Gather all lines from the material that contain "bodies".

[START RECORDED DATA]

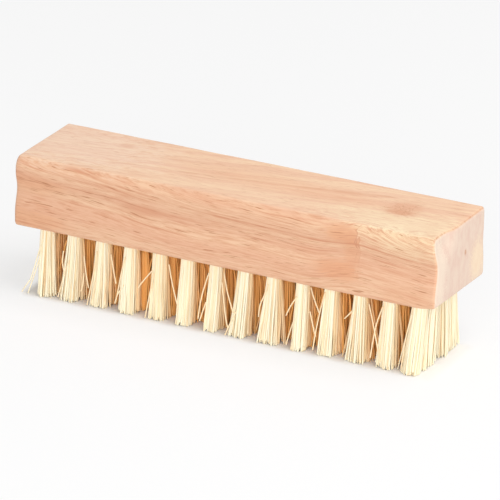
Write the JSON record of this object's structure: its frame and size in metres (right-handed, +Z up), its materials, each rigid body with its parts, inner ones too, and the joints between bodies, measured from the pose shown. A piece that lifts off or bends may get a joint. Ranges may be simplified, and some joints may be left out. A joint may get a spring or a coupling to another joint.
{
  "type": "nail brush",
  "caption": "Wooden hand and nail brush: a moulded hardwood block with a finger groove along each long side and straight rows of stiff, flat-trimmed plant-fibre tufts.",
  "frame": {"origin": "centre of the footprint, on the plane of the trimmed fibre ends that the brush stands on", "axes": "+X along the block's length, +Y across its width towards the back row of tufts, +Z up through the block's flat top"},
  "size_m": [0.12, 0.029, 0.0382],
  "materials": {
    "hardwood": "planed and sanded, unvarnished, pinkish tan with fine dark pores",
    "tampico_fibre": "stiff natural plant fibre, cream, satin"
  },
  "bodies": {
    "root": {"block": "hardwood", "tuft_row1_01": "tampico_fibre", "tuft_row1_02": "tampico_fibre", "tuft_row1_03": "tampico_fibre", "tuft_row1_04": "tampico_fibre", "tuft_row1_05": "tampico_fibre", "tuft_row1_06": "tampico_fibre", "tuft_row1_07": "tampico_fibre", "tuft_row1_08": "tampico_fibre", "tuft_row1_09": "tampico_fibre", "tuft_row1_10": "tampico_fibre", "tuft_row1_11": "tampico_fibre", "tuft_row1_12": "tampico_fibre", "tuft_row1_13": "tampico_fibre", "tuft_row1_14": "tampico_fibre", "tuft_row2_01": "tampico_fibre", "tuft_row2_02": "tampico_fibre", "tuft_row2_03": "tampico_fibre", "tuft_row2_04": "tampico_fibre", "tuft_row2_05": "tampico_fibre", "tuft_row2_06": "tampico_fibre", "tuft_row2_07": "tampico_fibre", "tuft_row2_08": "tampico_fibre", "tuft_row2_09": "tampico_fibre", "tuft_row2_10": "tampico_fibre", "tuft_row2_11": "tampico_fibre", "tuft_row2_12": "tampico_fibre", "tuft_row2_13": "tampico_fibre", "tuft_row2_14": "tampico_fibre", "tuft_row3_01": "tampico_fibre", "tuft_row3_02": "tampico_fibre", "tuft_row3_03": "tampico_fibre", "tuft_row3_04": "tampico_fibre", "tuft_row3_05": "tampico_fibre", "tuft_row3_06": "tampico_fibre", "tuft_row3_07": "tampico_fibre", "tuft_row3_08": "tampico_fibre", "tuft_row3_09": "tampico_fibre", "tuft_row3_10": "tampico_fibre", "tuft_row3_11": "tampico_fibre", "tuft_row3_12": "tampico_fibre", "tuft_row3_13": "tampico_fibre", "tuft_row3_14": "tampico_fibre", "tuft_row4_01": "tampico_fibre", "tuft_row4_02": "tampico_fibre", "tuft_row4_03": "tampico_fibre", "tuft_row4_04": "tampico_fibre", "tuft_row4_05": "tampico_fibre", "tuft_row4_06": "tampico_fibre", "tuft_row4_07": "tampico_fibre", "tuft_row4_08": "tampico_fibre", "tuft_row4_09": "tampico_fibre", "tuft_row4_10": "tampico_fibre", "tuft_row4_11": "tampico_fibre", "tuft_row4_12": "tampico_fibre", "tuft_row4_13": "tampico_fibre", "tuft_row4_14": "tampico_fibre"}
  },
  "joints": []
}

[END RECORDED DATA]

__ANSWER IN FULL__
Write the JSON record of this object's structure: its frame and size in metres (right-handed, +Z up), its materials, each rigid body with its parts, inner ones too, and the joints between bodies, measured from the pose shown. A piece that lifts off or bends may get a joint. Ranges may be simplified, and some joints may be left out. A joint may get a spring or a coupling to another joint.
  "bodies": {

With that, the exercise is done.